Most of these women and girls abducted by Boko Haram in the northern areas of Nigeria experienced sexual violence including rape, torture and also murder. A recent study suggests that more than 45% of those killed by the Boko Haram are women and children.
Boko Haram abducts women and children during raids on towns and villages in North-East Nigeria and detained them in Boko Haram’s camps. A typical example is the abduction of 276 female students of Government Secondary School, Chibok, Bornu State from their hostel on 14th April 2014 into the Sambisa forest. Similarly, on February 19, 2018, one hundred and ten (110) schoolgirls aged 11–19 years old were kidnapped by the Boko Haram terrorist group from the Government Girls’ Science and Technical College (GGSTC), Dapchi, area of Yobe State, in the northeast part of Nigeria.
The activities of Boko Haram have dramatically changed the lives of thousands of women and children, often casting them by force into new and ignoble roles outside the domestic sphere. Gender-specific suffering has recorded high figures. While men have disproportionally been killed, women are an overwhelming majority among the estimated 1.8 million internally displaced persons (IDPs) in the North East.
The attacks by Boko Haram terrorists have also led to the deaths of many children. In July 2013 the insurgents invaded a government-owned boarding school in Mamudo village in Yobe state, killed 42 students and teachers and burnt down the school. On 25 February 2014, the insurgents invaded Federal Government College, Buni Yadi, Yobe State and gruesomely murdered about 59 students and burnt several buildings in the school. In November 2014 a suicide bomber entered a secondary school by disguising himself as a member of the school and killed about 47 school pupils and injured many others during their morning assembly.
Dear President of the United States, the list is inexhaustible hence this appeal for your kind intervention in saving women and children from the threat of Boko Haram in Nigeria and by extension in Africa.
It is, therefore, our considered opinion that there is an urgent need for the United States of America to reassert its global leadership status by intervening in the war against terrorism in Nigeria and Africa. This is important because armed conflicts such as the Boko Haram conflict do have a devastating and harsh impact on women and girls. Women and girls suffer violations such as rape, forced prostitution, sexual slavery, forced impregnation and in some cases deaths as evident in the cases of Hauwa Liman and Saifura Khorsa, two aid workers of the International Committee of the Red Cross, that were summarily executed by the Boko Haram terrorist group in North East Nigeria.

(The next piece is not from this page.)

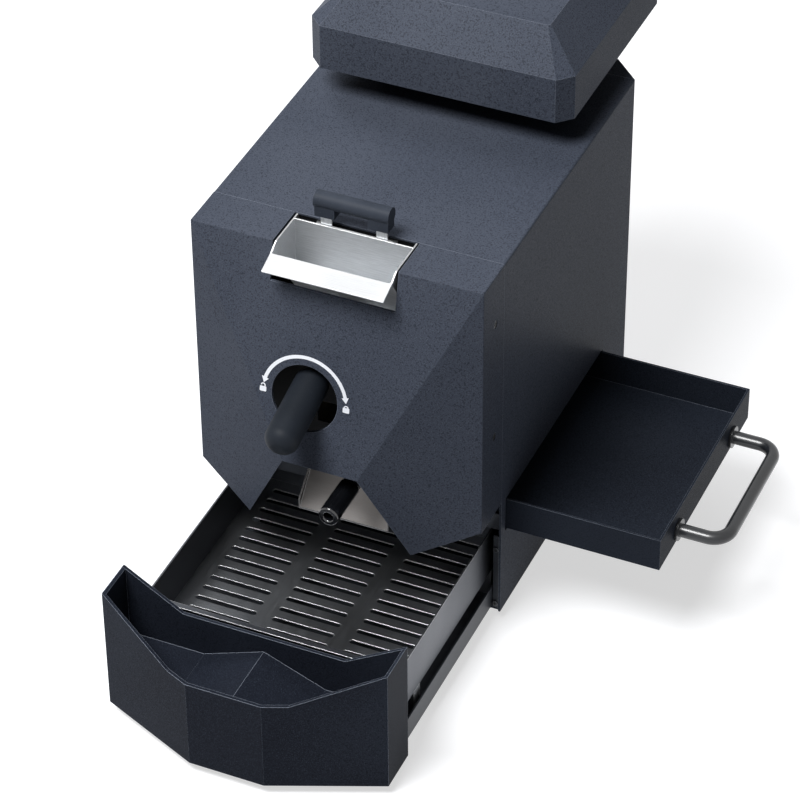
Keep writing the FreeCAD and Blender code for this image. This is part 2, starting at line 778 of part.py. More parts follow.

It is also safe to state that terrorism now transcended international boundaries and no country could combat the scourge alone. And this is why we are of the opinion that the United States of America must take its rightful place as the global leader in the fight against terrorism by coming to the aid of Nigeria.
The threat from terrorism will remain high because there are now more extremist groups from more countries active in more places than ever before. Extremists will continue to exploit weak and violence-prone areas, including in Africa, for safe havens and to build skills. The terrorist threat in Africa is increasing because of links between local extremists and terrorist groups such as ISIL, as evident in Boko Haram (Islamic State West Africa Province).
The contributions of the United States of America toward combatting terrorism in the world cannot be overemphasized given the fact that between October 2015 and October 2017, the US fought terror in 76 countries in the world.
Dear President of the United States, the terrorist threat in Nigeria is felt more in the lives of women and children, whose rights have been continually violated with impunity. It is there of great importance for the Rights of women and children to be protected because Women Rights as Human Rights have been at the heart of a series of international conferences that have produced significant political commitments.
It, therefore, behoves on the United States of America in its capacity as the global leader in the fight against terrorism and the perseverance of human rights to rise to the occasion in this regard in Nigeria and Africa.
We, therefore, make this passionate appeal to the government of the United States of America to stand in and ensure the protection of the rights of women and children from further abuse by Boko Haram terrorists.
While we anticipate a favourable response, please accept the assurances of our highest regards.